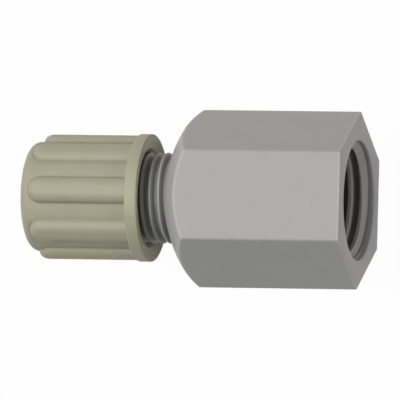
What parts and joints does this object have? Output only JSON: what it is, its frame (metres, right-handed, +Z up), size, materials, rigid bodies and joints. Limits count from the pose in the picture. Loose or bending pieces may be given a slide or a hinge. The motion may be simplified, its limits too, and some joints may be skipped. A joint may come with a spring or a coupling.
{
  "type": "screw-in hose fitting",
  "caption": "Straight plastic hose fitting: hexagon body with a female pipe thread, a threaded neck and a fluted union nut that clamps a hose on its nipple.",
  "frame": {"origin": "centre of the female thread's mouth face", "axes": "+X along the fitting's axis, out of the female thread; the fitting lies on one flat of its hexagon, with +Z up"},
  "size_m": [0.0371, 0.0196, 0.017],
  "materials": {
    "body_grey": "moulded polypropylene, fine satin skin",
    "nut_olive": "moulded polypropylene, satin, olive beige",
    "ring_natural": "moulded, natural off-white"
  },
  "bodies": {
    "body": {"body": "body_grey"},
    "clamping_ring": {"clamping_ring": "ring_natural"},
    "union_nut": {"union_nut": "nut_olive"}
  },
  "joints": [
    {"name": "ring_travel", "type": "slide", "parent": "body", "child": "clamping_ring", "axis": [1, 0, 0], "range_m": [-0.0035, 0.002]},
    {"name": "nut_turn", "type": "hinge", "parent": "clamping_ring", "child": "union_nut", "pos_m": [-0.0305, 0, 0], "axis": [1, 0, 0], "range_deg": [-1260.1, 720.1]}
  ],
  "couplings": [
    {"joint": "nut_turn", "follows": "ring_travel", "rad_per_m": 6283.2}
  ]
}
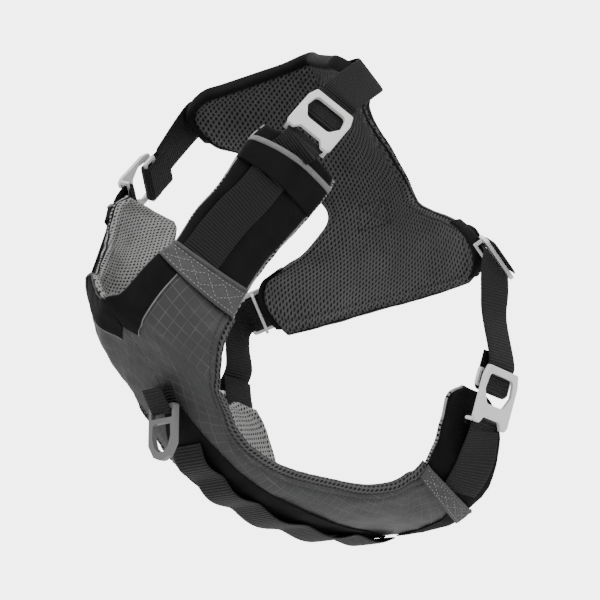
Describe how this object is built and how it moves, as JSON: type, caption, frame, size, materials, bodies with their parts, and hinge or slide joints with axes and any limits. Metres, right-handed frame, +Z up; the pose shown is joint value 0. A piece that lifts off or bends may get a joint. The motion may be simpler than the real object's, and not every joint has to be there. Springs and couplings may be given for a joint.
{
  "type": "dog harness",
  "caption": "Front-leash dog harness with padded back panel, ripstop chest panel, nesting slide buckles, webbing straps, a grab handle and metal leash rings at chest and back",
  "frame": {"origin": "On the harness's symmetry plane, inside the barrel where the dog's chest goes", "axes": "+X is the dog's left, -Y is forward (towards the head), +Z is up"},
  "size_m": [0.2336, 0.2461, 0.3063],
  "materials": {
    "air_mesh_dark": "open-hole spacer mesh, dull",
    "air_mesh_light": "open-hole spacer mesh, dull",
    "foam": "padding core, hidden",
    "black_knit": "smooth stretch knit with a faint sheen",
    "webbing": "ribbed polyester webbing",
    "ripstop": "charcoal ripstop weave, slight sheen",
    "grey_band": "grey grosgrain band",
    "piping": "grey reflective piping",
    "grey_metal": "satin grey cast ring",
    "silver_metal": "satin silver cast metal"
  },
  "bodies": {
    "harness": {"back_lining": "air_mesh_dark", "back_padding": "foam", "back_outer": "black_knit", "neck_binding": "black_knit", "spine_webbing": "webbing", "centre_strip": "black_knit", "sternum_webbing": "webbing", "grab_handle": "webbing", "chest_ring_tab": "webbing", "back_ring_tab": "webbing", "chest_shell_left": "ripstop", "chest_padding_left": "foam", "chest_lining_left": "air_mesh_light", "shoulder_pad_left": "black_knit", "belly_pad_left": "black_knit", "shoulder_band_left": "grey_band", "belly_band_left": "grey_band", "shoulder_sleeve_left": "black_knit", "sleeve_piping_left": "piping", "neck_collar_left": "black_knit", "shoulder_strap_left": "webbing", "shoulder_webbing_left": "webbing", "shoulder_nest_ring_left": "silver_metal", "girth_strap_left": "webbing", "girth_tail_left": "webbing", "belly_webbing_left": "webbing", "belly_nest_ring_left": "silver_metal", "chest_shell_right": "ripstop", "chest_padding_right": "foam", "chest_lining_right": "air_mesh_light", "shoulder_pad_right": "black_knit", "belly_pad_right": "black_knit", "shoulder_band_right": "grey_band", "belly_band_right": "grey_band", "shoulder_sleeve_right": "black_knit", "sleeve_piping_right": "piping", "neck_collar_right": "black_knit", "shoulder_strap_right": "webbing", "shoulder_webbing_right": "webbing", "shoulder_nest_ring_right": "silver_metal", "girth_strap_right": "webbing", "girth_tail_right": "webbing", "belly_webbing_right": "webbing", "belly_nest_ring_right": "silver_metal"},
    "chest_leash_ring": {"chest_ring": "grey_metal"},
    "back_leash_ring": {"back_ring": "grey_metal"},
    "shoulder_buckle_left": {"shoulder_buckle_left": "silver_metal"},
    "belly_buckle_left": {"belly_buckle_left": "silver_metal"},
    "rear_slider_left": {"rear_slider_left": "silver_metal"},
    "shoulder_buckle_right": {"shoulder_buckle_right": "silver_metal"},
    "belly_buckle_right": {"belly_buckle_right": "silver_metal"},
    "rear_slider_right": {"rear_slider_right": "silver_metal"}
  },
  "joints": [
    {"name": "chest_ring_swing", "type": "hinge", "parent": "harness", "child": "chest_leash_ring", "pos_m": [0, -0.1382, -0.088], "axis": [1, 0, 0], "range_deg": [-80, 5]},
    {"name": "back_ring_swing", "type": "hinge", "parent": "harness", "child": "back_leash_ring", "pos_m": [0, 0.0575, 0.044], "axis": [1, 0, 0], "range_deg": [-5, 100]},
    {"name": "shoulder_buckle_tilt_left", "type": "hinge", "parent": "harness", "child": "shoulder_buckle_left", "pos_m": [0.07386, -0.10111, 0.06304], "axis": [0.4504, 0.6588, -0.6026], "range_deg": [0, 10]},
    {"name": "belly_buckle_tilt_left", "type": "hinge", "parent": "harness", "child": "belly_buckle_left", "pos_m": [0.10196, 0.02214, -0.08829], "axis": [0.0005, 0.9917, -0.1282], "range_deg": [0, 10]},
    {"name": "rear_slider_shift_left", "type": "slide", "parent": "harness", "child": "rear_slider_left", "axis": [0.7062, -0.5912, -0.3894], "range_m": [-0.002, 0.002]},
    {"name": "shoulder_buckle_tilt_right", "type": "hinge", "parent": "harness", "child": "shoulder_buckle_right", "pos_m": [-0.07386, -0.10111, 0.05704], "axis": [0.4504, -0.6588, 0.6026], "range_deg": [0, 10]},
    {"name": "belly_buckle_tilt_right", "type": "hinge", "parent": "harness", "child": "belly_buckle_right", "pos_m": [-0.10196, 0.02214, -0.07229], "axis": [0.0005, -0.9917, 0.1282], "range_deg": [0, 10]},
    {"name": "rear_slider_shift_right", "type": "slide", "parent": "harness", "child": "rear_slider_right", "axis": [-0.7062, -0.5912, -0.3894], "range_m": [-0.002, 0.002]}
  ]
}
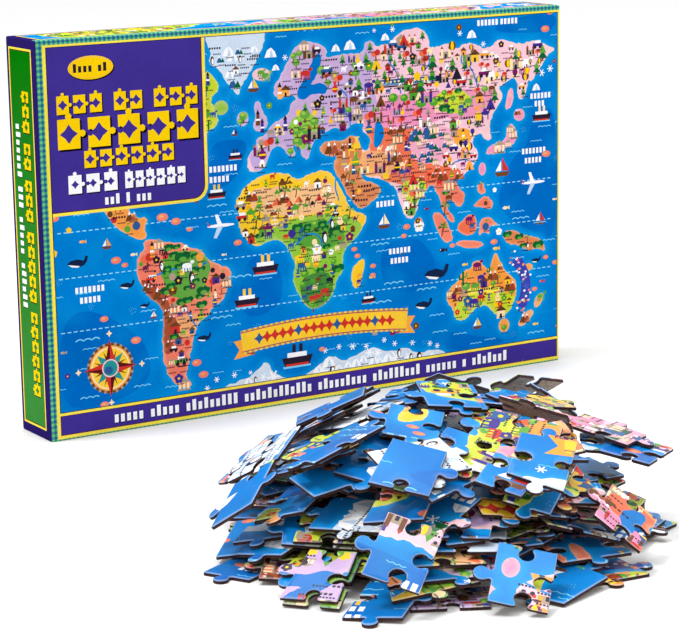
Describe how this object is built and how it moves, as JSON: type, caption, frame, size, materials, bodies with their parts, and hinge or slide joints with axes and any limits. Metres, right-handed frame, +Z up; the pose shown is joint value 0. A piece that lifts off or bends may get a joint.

**Task to carry out:** Repeat the material above in full, keeping every word.

**Response to this task:**
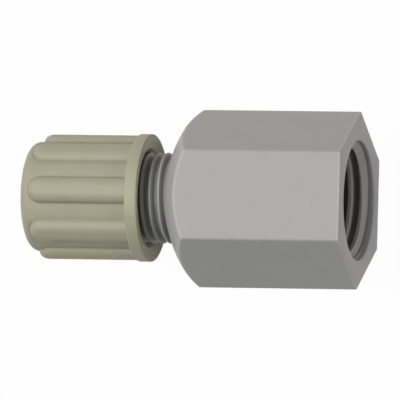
What parts and joints does this object have? Output only JSON: what it is, its frame (metres, right-handed, +Z up), size, materials, rigid bodies and joints. Limits count from the pose in the picture. Loose or bending pieces may be given a slide or a hinge. The motion may be simplified, its limits too, and some joints may be skipped. A joint may come with a spring or a coupling.
{
  "type": "screw-in hose fitting",
  "caption": "Straight plastic hose fitting: hexagon body with a female pipe thread, a threaded neck and a fluted union nut that clamps a hose on its nipple.",
  "frame": {"origin": "centre of the female thread's mouth face", "axes": "+X along the fitting's axis, out of the female thread; the fitting lies on one flat of its hexagon, with +Z up"},
  "size_m": [0.0371, 0.0196, 0.017],
  "materials": {
    "body_grey": "moulded polypropylene, fine satin skin",
    "nut_olive": "moulded polypropylene, satin, olive beige",
    "ring_natural": "moulded, natural off-white"
  },
  "bodies": {
    "body": {"body": "body_grey"},
    "clamping_ring": {"clamping_ring": "ring_natural"},
    "union_nut": {"union_nut": "nut_olive"}
  },
  "joints": [
    {"name": "ring_travel", "type": "slide", "parent": "body", "child": "clamping_ring", "axis": [1, 0, 0], "range_m": [-0.0035, 0.002]},
    {"name": "nut_turn", "type": "hinge", "parent": "clamping_ring", "child": "union_nut", "pos_m": [-0.0305, 0, 0], "axis": [1, 0, 0], "range_deg": [-1260.1, 720.1]}
  ],
  "couplings": [
    {"joint": "nut_turn", "follows": "ring_travel", "rad_per_m": 6283.2}
  ]
}
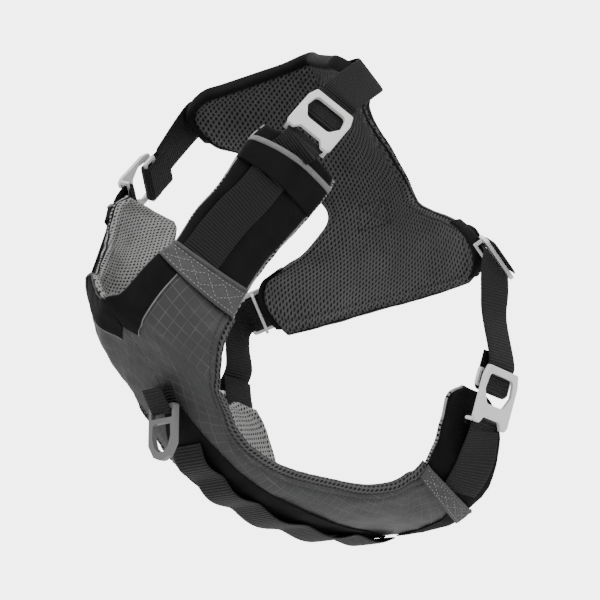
Describe how this object is built and how it moves, as JSON: type, caption, frame, size, materials, bodies with their parts, and hinge or slide joints with axes and any limits. Metres, right-handed frame, +Z up; the pose shown is joint value 0. A piece that lifts off or bends may get a joint. The motion may be simpler than the real object's, and not every joint has to be there. Springs and couplings may be given for a joint.
{
  "type": "dog harness",
  "caption": "Front-leash dog harness with padded back panel, ripstop chest panel, nesting slide buckles, webbing straps, a grab handle and metal leash rings at chest and back",
  "frame": {"origin": "On the harness's symmetry plane, inside the barrel where the dog's chest goes", "axes": "+X is the dog's left, -Y is forward (towards the head), +Z is up"},
  "size_m": [0.2336, 0.2461, 0.3063],
  "materials": {
    "air_mesh_dark": "open-hole spacer mesh, dull",
    "air_mesh_light": "open-hole spacer mesh, dull",
    "foam": "padding core, hidden",
    "black_knit": "smooth stretch knit with a faint sheen",
    "webbing": "ribbed polyester webbing",
    "ripstop": "charcoal ripstop weave, slight sheen",
    "grey_band": "grey grosgrain band",
    "piping": "grey reflective piping",
    "grey_metal": "satin grey cast ring",
    "silver_metal": "satin silver cast metal"
  },
  "bodies": {
    "harness": {"back_lining": "air_mesh_dark", "back_padding": "foam", "back_outer": "black_knit", "neck_binding": "black_knit", "spine_webbing": "webbing", "centre_strip": "black_knit", "sternum_webbing": "webbing", "grab_handle": "webbing", "chest_ring_tab": "webbing", "back_ring_tab": "webbing", "chest_shell_left": "ripstop", "chest_padding_left": "foam", "chest_lining_left": "air_mesh_light", "shoulder_pad_left": "black_knit", "belly_pad_left": "black_knit", "shoulder_band_left": "grey_band", "belly_band_left": "grey_band", "shoulder_sleeve_left": "black_knit", "sleeve_piping_left": "piping", "neck_collar_left": "black_knit", "shoulder_strap_left": "webbing", "shoulder_webbing_left": "webbing", "shoulder_nest_ring_left": "silver_metal", "girth_strap_left": "webbing", "girth_tail_left": "webbing", "belly_webbing_left": "webbing", "belly_nest_ring_left": "silver_metal", "chest_shell_right": "ripstop", "chest_padding_right": "foam", "chest_lining_right": "air_mesh_light", "shoulder_pad_right": "black_knit", "belly_pad_right": "black_knit", "shoulder_band_right": "grey_band", "belly_band_right": "grey_band", "shoulder_sleeve_right": "black_knit", "sleeve_piping_right": "piping", "neck_collar_right": "black_knit", "shoulder_strap_right": "webbing", "shoulder_webbing_right": "webbing", "shoulder_nest_ring_right": "silver_metal", "girth_strap_right": "webbing", "girth_tail_right": "webbing", "belly_webbing_right": "webbing", "belly_nest_ring_right": "silver_metal"},
    "chest_leash_ring": {"chest_ring": "grey_metal"},
    "back_leash_ring": {"back_ring": "grey_metal"},
    "shoulder_buckle_left": {"shoulder_buckle_left": "silver_metal"},
    "belly_buckle_left": {"belly_buckle_left": "silver_metal"},
    "rear_slider_left": {"rear_slider_left": "silver_metal"},
    "shoulder_buckle_right": {"shoulder_buckle_right": "silver_metal"},
    "belly_buckle_right": {"belly_buckle_right": "silver_metal"},
    "rear_slider_right": {"rear_slider_right": "silver_metal"}
  },
  "joints": [
    {"name": "chest_ring_swing", "type": "hinge", "parent": "harness", "child": "chest_leash_ring", "pos_m": [0, -0.1382, -0.088], "axis": [1, 0, 0], "range_deg": [-80, 5]},
    {"name": "back_ring_swing", "type": "hinge", "parent": "harness", "child": "back_leash_ring", "pos_m": [0, 0.0575, 0.044], "axis": [1, 0, 0], "range_deg": [-5, 100]},
    {"name": "shoulder_buckle_tilt_left", "type": "hinge", "parent": "harness", "child": "shoulder_buckle_left", "pos_m": [0.07386, -0.10111, 0.06304], "axis": [0.4504, 0.6588, -0.6026], "range_deg": [0, 10]},
    {"name": "belly_buckle_tilt_left", "type": "hinge", "parent": "harness", "child": "belly_buckle_left", "pos_m": [0.10196, 0.02214, -0.08829], "axis": [0.0005, 0.9917, -0.1282], "range_deg": [0, 10]},
    {"name": "rear_slider_shift_left", "type": "slide", "parent": "harness", "child": "rear_slider_left", "axis": [0.7062, -0.5912, -0.3894], "range_m": [-0.002, 0.002]},
    {"name": "shoulder_buckle_tilt_right", "type": "hinge", "parent": "harness", "child": "shoulder_buckle_right", "pos_m": [-0.07386, -0.10111, 0.05704], "axis": [0.4504, -0.6588, 0.6026], "range_deg": [0, 10]},
    {"name": "belly_buckle_tilt_right", "type": "hinge", "parent": "harness", "child": "belly_buckle_right", "pos_m": [-0.10196, 0.02214, -0.07229], "axis": [0.0005, -0.9917, 0.1282], "range_deg": [0, 10]},
    {"name": "rear_slider_shift_right", "type": "slide", "parent": "harness", "child": "rear_slider_right", "axis": [-0.7062, -0.5912, -0.3894], "range_m": [-0.002, 0.002]}
  ]
}
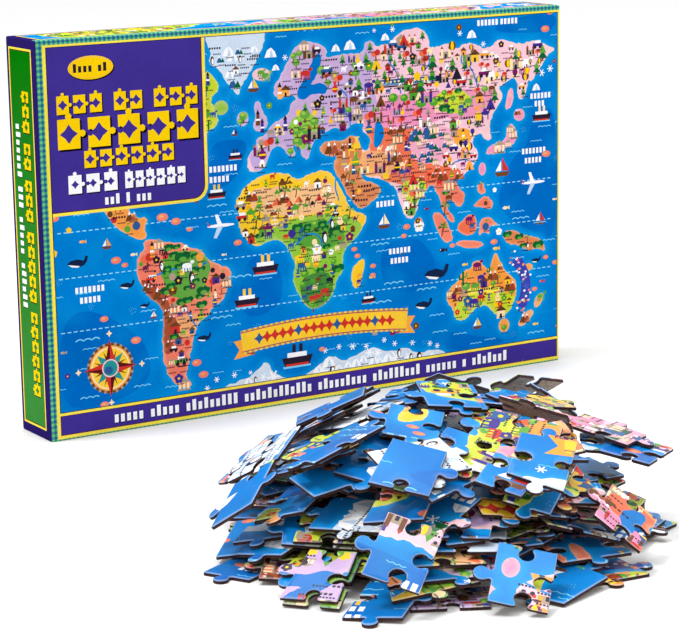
Describe how this object is built and how it moves, as JSON: type, caption, frame, size, materials, bodies with their parts, and hinge or slide joints with axes and any limits. Metres, right-handed frame, +Z up; the pose shown is joint value 0. A piece that lifts off or bends may get a joint.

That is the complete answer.